Et aux soignants à qui l’on disait en 2020 : vous êtes en première ligne, vous êtes l’honneur de la nation, merci… Aujourd’hui on dit : Au nom de la loi, je vous suspends !

Et dans un climat déjà effrité, effiloché, dans le contexte que je vous ai décrit plus avant, on plonge encore des familles guadeloupéennes dans la souffrance, menaçant leur pain et celui de leurs enfants, le toit sur leur tête. Tout ça au nom de quoi ? De la liberté ?

Alors, en tant que peuple habitué à se faire bafouer sa liberté, on a décidé de dire NON ! Non pas parce que les Guadeloupéens sont des décérébrés non conscients de la réalité de la crise sanitaire.

Mais parce que cette crise sanitaire, beaucoup de foyers guadeloupéens privés d’eau la vivent depuis des années.

Parce qu’on ne peut pas ne pas appliquer des lois quand ça nous arrange et venir lever le bâton pour en faire appliquer une autre parce qu’elle nous sied plus.

Alors, vous vouliez savoir pourquoi la Guadeloupe s’embrase ?

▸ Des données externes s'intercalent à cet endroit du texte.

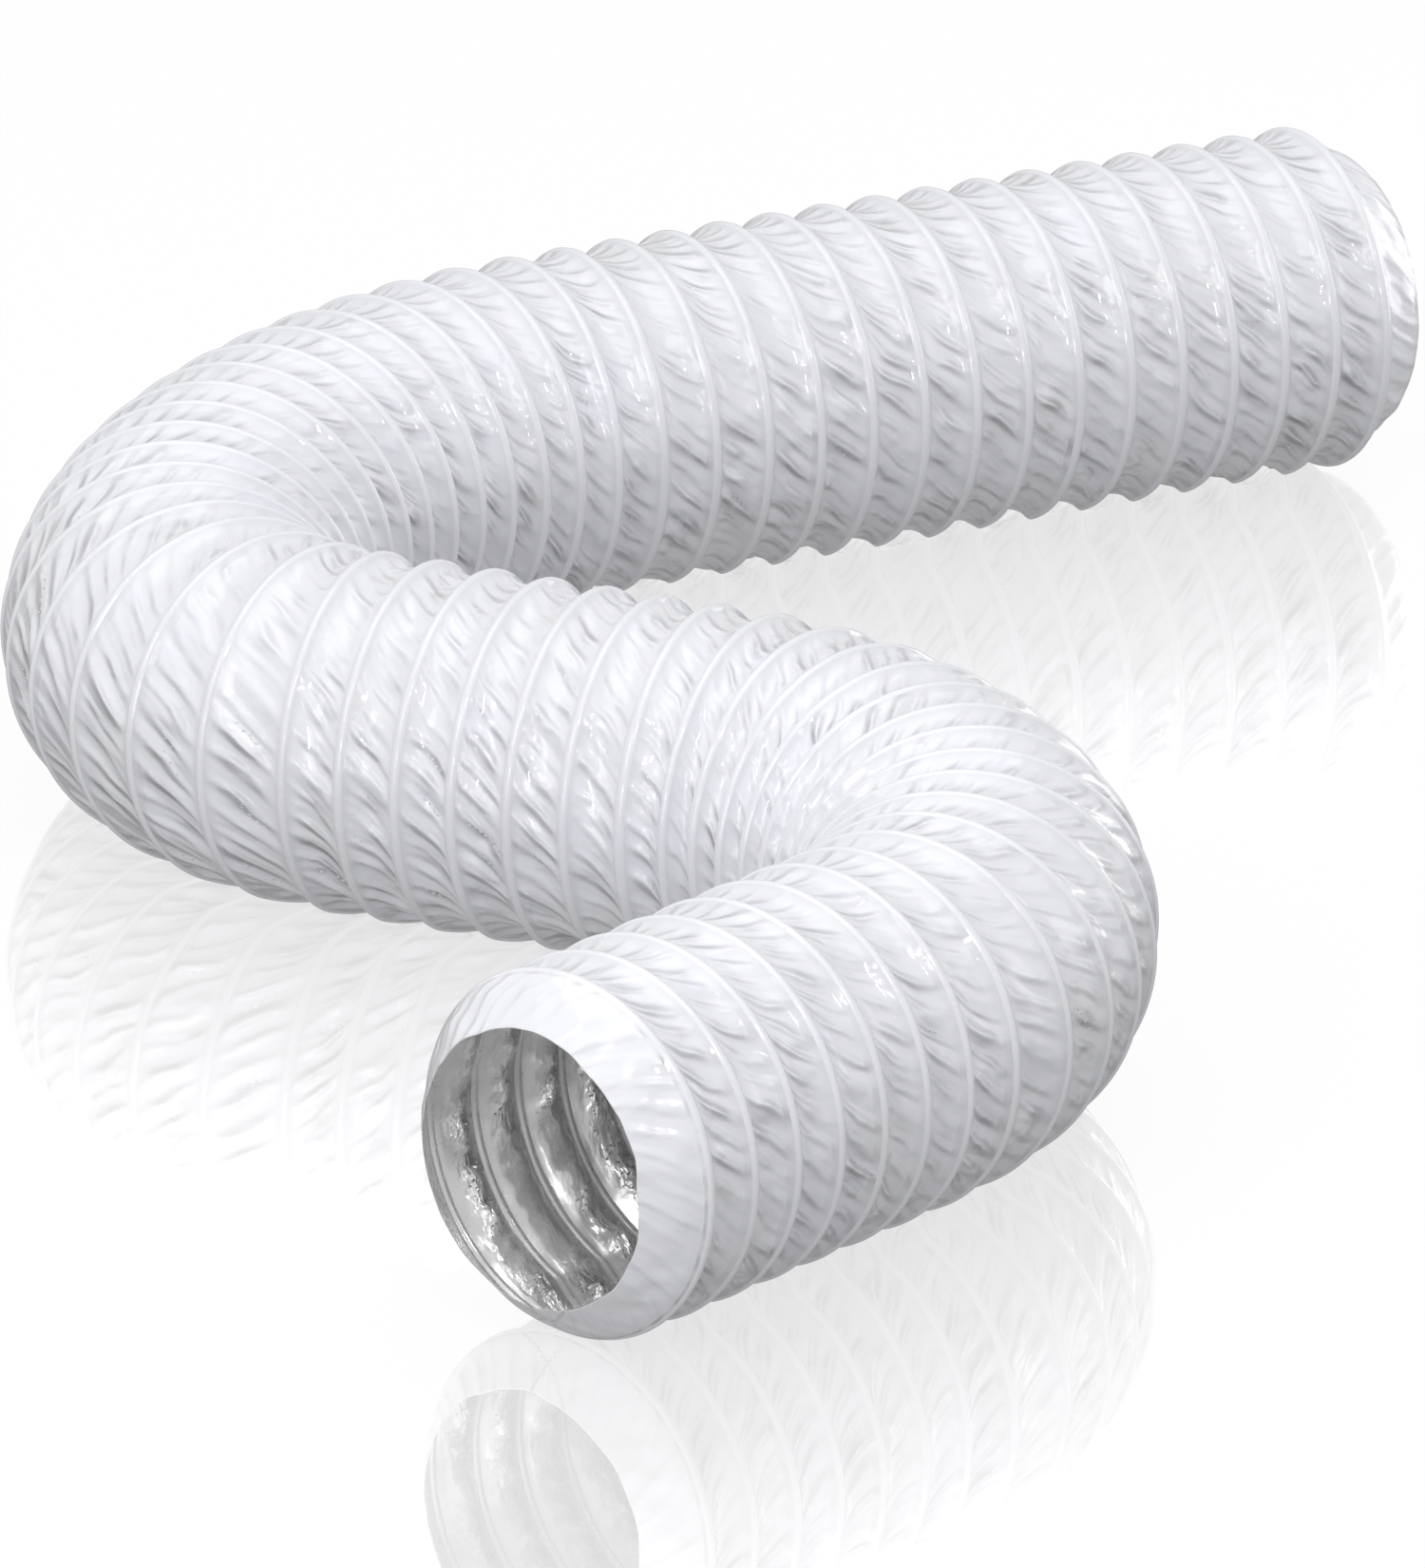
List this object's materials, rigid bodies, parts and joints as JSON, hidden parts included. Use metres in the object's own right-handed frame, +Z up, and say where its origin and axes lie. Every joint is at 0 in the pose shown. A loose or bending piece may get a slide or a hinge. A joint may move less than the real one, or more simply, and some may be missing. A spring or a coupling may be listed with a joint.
{
  "type": "flexible air duct",
  "caption": "Flexible air duct of white film and foil over a helical spring wire, lying on a flat surface in a loose S, open at both cut ends.",
  "frame": {"origin": "the middle of the bottom of the bounding box, on the surface that the duct lies on", "axes": "+Z up; the straight far leg runs along X with its mouth facing +X; the S spreads along Y, with the near mouth towards -Y"},
  "size_m": [0.5674, 0.6328, 0.1046],
  "materials": {
    "outer_film": "semi-gloss white PVC film, finely creased",
    "foil_liner": "bright crinkled foil",
    "spring_wire": "drawn spring-steel wire"
  },
  "bodies": {
    "mid_run": {"outer_film_mid_run_1": "outer_film", "foil_liner_mid_run_1": "foil_liner", "spring_wire_mid_run_1": "spring_wire", "outer_film_mid_run_2": "outer_film", "foil_liner_mid_run_2": "foil_liner", "spring_wire_mid_run_2": "spring_wire", "outer_film_mid_run_3": "outer_film", "foil_liner_mid_run_3": "foil_liner", "spring_wire_mid_run_3": "spring_wire"},
    "left_bend_near": {"outer_film_left_bend_near_1": "outer_film", "foil_liner_left_bend_near_1": "foil_liner", "spring_wire_left_bend_near_1": "spring_wire", "outer_film_left_bend_near_2": "outer_film", "foil_liner_left_bend_near_2": "foil_liner", "spring_wire_left_bend_near_2": "spring_wire"},
    "left_bend_far": {"outer_film_left_bend_far": "outer_film", "foil_liner_left_bend_far": "foil_liner", "spring_wire_left_bend_far": "spring_wire"},
    "far_run": {"outer_film_far_run": "outer_film", "foil_liner_far_run": "foil_liner", "spring_wire_far_run": "spring_wire", "outer_film_far_concertina": "outer_film", "foil_liner_far_concertina": "foil_liner", "spring_wire_far_concertina": "spring_wire"},
    "far_mouth": {"outer_film_far_mouth": "outer_film", "foil_liner_far_mouth": "foil_liner", "spring_wire_far_mouth": "spring_wire"},
    "right_bend_far": {"outer_film_right_bend_far": "outer_film", "foil_liner_right_bend_far": "foil_liner", "spring_wire_right_bend_far": "spring_wire"},
    "right_bend_near": {"outer_film_right_bend_near": "outer_film", "foil_liner_right_bend_near": "foil_liner", "spring_wire_right_bend_near": "spring_wire"},
    "near_run": {"outer_film_near_run": "outer_film", "foil_liner_near_run": "foil_liner", "spring_wire_near_run": "spring_wire", "outer_film_near_concertina": "outer_film", "foil_liner_near_concertina": "foil_liner", "spring_wire_near_concertina": "spring_wire"},
    "near_mouth": {"outer_film_near_mouth": "outer_film", "foil_liner_near_mouth": "foil_liner", "spring_wire_near_mouth": "spring_wire"}
  },
  "joints": [
    {"name": "left_bend_tight", "type": "hinge", "parent": "mid_run", "child": "left_bend_near", "pos_m": [-0.23143, 0.08389, 0.05228], "axis": [0, 0, 1], "range_deg": [0, 40]},
    {"name": "left_bend_wide", "type": "hinge", "parent": "left_bend_near", "child": "left_bend_far", "pos_m": [-0.13712, 0.27069, 0.05228], "axis": [0, 0, 1], "range_deg": [0, 20]},
    {"name": "far_lift", "type": "hinge", "parent": "left_bend_far", "child": "far_run", "pos_m": [0.0102, 0.26407, 0.10558], "axis": [0.0016, -1, 0], "range_deg": [0, 20]},
    {"name": "far_stretch", "type": "slide", "parent": "far_run", "child": "far_mouth", "axis": [1, 0, 0], "range_m": [-0.045, 0.045], "deforming": ["outer_film_far_concertina", "foil_liner_far_concertina", "spring_wire_far_concertina"]},
    {"name": "right_bend_first", "type": "hinge", "parent": "mid_run", "child": "right_bend_far", "pos_m": [-0.01474, -0.07296, 0.05228], "axis": [0, 0, 1], "range_deg": [0, 30]},
    {"name": "right_bend_second", "type": "hinge", "parent": "right_bend_far", "child": "right_bend_near", "pos_m": [-0.03327, -0.1967, 0.05228], "axis": [0, 0, 1], "range_deg": [0, 30]},
    {"name": "near_lift", "type": "hinge", "parent": "right_bend_near", "child": "near_run", "pos_m": [-0.1467, -0.22557, 0.10558], "axis": [-0.3551, 0.9348, 0], "range_deg": [0, 20]},
    {"name": "near_stretch", "type": "slide", "parent": "near_run", "child": "near_mouth", "axis": [-0.9348, -0.3551, 0], "range_m": [-0.03, 0.03], "deforming": ["outer_film_near_concertina", "foil_liner_near_concertina", "spring_wire_near_concertina"]}
  ]
}
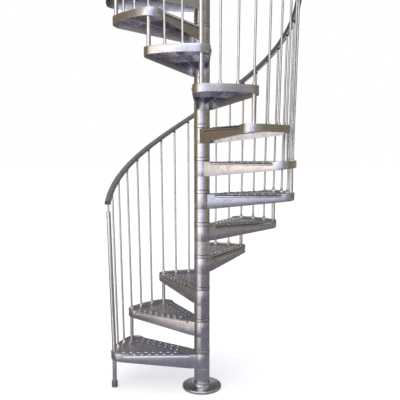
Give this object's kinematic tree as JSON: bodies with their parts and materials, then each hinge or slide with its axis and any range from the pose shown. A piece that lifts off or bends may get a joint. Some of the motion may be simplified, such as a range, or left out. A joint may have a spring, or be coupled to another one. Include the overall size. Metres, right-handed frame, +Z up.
{
  "type": "spiral staircase",
  "caption": "Galvanised steel spiral staircase with pressed treads on a centre column, round balusters and a helical plastic handrail.",
  "frame": {"origin": "on the column's axis, at the underside of the base plate, which is floor level", "axes": "+Z up along the column; the first post stands on the -X side, and the stair climbs clockwise seen from above"},
  "size_m": [1.2567, 1.2558, 3.7883],
  "materials": {
    "galvanised": "hot-dip galvanised, mottled spangle, satin",
    "tread_steel": "hot-dip galvanised pressed sheet, satin",
    "tube_steel": "bright zinc-plated tube",
    "foot_steel": "dull grey",
    "rail_plastic": "dark grey PVC, satin",
    "black_cap": "black moulded plastic"
  },
  "bodies": {
    "root": {"base_plate": "galvanised", "centre_pole": "galvanised", "spacer_sleeves": "galvanised", "levelling_rings": "galvanised", "newel_sleeve": "galvanised", "column_cap": "black_cap", "tread_01": "tread_steel", "tread_02": "tread_steel", "tread_03": "tread_steel", "tread_04": "tread_steel", "tread_05": "tread_steel", "tread_06": "tread_steel", "tread_07": "tread_steel", "tread_08": "tread_steel", "tread_09": "tread_steel", "tread_10": "tread_steel", "tread_11": "tread_steel", "landing_tread": "tread_steel", "balusters_01": "tube_steel", "balusters_02": "tube_steel", "balusters_03": "tube_steel", "balusters_04": "tube_steel", "balusters_05": "tube_steel", "balusters_06": "tube_steel", "balusters_07": "tube_steel", "balusters_08": "tube_steel", "balusters_09": "tube_steel", "balusters_10": "tube_steel", "balusters_11": "tube_steel", "balusters_12": "tube_steel", "tie_tubes": "tube_steel", "baluster_cones": "tube_steel", "baluster_nuts": "tube_steel", "baluster_collars": "black_cap", "start_post": "tube_steel", "start_foot": "foot_steel", "middle_post": "tube_steel", "end_post": "tube_steel", "handrail_strip": "tube_steel", "handrail": "rail_plastic", "handrail_caps": "rail_plastic"}
  },
  "joints": []
}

Bien la Guadeloupe s’embrase car cela fait longtemps qu’on lui brûle les ailes et qu’elle doit panser ses blessures avec des épines. Cela fait longtemps qu’on lui marche sur le pied en tentant de la convaincre que c’est elle qui doit se confondre en excuses et courber l’échine.

La Guadeloupe ne s’embrase pas « juste » pour un vaccin…

Non, nous n’avons pas à rougir de recevoir des aides de l’État, au même titre que n’importe quel département hexagonal.

Non, ce ne sont pas VOS impôts d’hexagonaux qui paient ces aides. Ce sont ceux des Guadeloupéens car, SCOOP ! Le système de péréquation qui existe dans l’hexagone est instauré aussi ici.

Alors, de grâce, cessez de recevoir sur vos plateaux des abrutis (oui oui et je pèse mes mots) qui pensent que parce qu’ils sont venus deux semaines en 1995 en Guadeloupe qu’ils y connaissent quelque chose. Cessez de laisser des gens venir nous insulter sur vos plateaux. Cessez de leur donner de l’audience dans vos colonnes.

Nous n’avons pas à nous sentir moins que vous, car ces personnes que vous recevez sur vos plateaux montrent par leur comportement et leurs paroles abjectes qu’ils ne sont pas « plus que nous ».

Comprendra qui pourra.

Mais, taisez-vous donc, bandes de sauvages !

Une Guadeloupéenne en colère Active, Maman et Fatiguée ! »


Glaby via le canal Telegram du Grand Réveil https://t.me/LeGrandReveil 

2 Comments

  • On ne peut-être plus clair pour faire comprendre nos réticences aux injonctions pressantes de l’état français qui a toujours géré ses territoires en restaurant au fil du temps la gestion politique de ses colonies sans donner
    une réponse nette et claire aux problèmes spécifiques qui minent le bien vivre-ensemble. Ainsi livrés à leur seule raison et leur besoin d’équité , ne pensant compter que sur eux-mêmes, les Martiniquais prennent des initiatives radicales jugées déconcertantes par une population pas au fait des véritables problèmes sociologiques pour se faire entendre . Les procédés de contestations peuvent être contestables, mais tout au moins des réponses de circonstances sont données pour ébaucher des réflexions sur la récurrence des problèmes de nos sociétés antillaise qui semblent ne pas être réellement la priorité des autorités gouvernementales.
    C’est à croire que pour se faire entendre il faut user de méthodes anti-conformistes.

    • Méthodes anti-conformistes? Laisser la moitié des routes à des gangs souvent armés?
      Agresser des femmes, piller et brûler des entreprises ?
      Demander depuis le mois d’août l’abrogation d’une loi sans savoir quelle est la procédure pour y parvenir?
      Le résultat ? Une grève générale qui n’a jamais été générale. La peur du lendemain s’est installée dans toute la population, les syndicats se sont decredibilises, l’économie est exsangue et sans l’argent public, elle ne s’en remettra pas. C’est dommage pour ceux comme moi, qui rêvent d’indépendance. L’indépendance oui mais sans révolutionnaires de la fonction publique payés 40% « vie chère » avec statut « emploi protégé ».